The film's official title, Bison Kaalamaadan, was announced on 6 May 2024. The technical crew, consisting of composer Nivas K. Prasanna, cinematographer Ezhil Arasu K, editor Sakthi Thiru, art director Kumar Gangappan, action director Dhilip Subbarayan, costume designer Aegan Ekambaram and publicity designer Kabilan Chelliah, were announced by the production house's on the same day. Ahead of the film's release, Mari expressed regret for titling the film in English, saying he had been requested to do so by the producers to increase the film's reach.

=== Casting ===
Mari said that Dhruv was his only choice for the lead actor. Despite already having done films like Adithya Varma and Mahaan (2022), Dhruv considered Bison Kaalamaadan his true feature film debut as Adithya Varma was a remake of Arjun Reddy (where he was interpreting Vijay Deverakonda's role in his own style) and his role in Mahaan was small, but Bison Kaalamaadan was the first time he got to properly play a full-length original role. Although rural characters in Tamil films are usually depicted with dark complexion, Mari did not consider Dhruv's lighter complexion an obstacle to casting him. Anupama Parameswaran called Bison Kaalamaadan the first film for which she attended a "workshop"; she spent nearly two months interacting with local residents in the filming location to develop her character. Rajisha Vijayan, who earlier appeared in Mari's Karnan (2021), eagerly agreed to star in this film after her disappointment at not being approached for the films he had made between Karnan and Bison, adding that she had no issues playing a supporting role.

=== Filming ===
Principal photography began on 6 May 2024 with an inaugural puja at a film city in Chennai. Most of the film was shot in Dindigul and Rajapalayam. The first schedule concluded in late June. By September, filming was 75% complete, with the remaining 25% to take place either at the end of the year or in early 2025. One scene required Rajisha to jump into water, and she agreed despite her poor swimming skills. She almost drowned but was rescued by the crew. Filming wrapped on 17 February 2025.

== Music ==

The music and background score are composed by Nivas K. Prasanna. Five songs were released as singles from 1 September to 9 October 2025. The audio jukebox, including all five singles and an unplugged version of the third single "Cheenikkallu", was released on YouTube on 28 October 2025.

== Release ==

=== Theatrical ===
Bison Kaalamaadan was theatrically released on 17 October 2025, coinciding with Diwali. The film was distributed by Five Star K. Senthil in Tamil Nadu, and by Veedu Production in Malaysia.

=== Home media ===
The post-theatrical streaming rights were bought by Netflix. The film began streaming on Netflix from 21 November 2025.

== Reception ==

=== Critical response ===
Roopa Radhakrishnan of The Times of India gave the film 3.5/5 stars and wrote "First things first, Bison is not among its director's finest works. But the film, based on the life of kabaddi player Manathi Ganesan, is still effective and bears the signature stamp of its accomplished creator. [...] Bison, despite its flaws, is meaningful, ambitious and gripping." Avinash Ramachandran of Cinema Express gave the film 3/5 stars and wrote "Bison is a terrific exploration of the aftermath of violence and its unsettling consequences in the minds of the young and easily influenced." Janani K of India Today gave Bison 3/5 stars and wrote "'Bison' is a powerful story about caste politics and systemic oppression in a sports setup. The film is a solid addition to Mari Selvaraj's repertoire of work." Saibal Chatterjee of NDTV gave 3/5 stars and wrote "Dhruv Vikram demonstrates sustained patience and skill in capturing the arduous journey of Kittan. [...] Mari Selvaraj blends two dimensions of his film – sport and life as reflections of each other – and brings them alive in fascinating unison. Bison Kaalamaadan hits home with the coiled-up force of a muscular beast that never loses sight of its target."

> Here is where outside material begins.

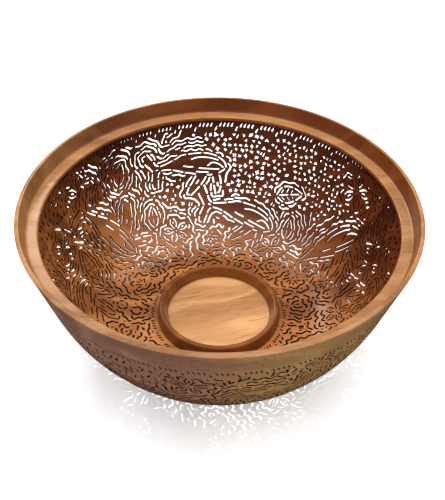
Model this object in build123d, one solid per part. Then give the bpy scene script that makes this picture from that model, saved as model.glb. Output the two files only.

Anusha Sundar of OTTPlay gave 3/5 stars and wrote "Bison upholds the filmography of Mari Selvaraj, and becomes a powerful commentary about the politics within the sports sphere. There is an undeniable truthfulness that the film offers, despite Bison being a film that takes its time to connect and resonate." Arjun Menon of The Indian Express gave 2.5/5 stars and wrote "Bison is a quintessential Mari Selvaraj film, albeit one slightly softened for the masses. Here, the filmmaker seeks to bridge his distinct political voice with his growing interest in accessible storytelling. Yet, Bison stands tall among his works, a fierce, deeply felt story powered by a career-defining performance from Dhruv Vikram." Bhuvanesh Chandar of The Hindu wrote "Mari's most commercially conventional film yet is a politically razor-sharp and tonally strong social sports drama that hits the bullseye every step of the way."

=== Box office ===
In India, Bison Kaalamaadan was released alongside Dude and Diesel. It opened to ₹2.30 crore domestically, becoming the second highest opening among the releases. According to an estimate by The Times of India, the film ended it's theatrical run with ₹75 crore. In Malaysia, the film opened in sixth place at the box office and remained in the top ten for one week.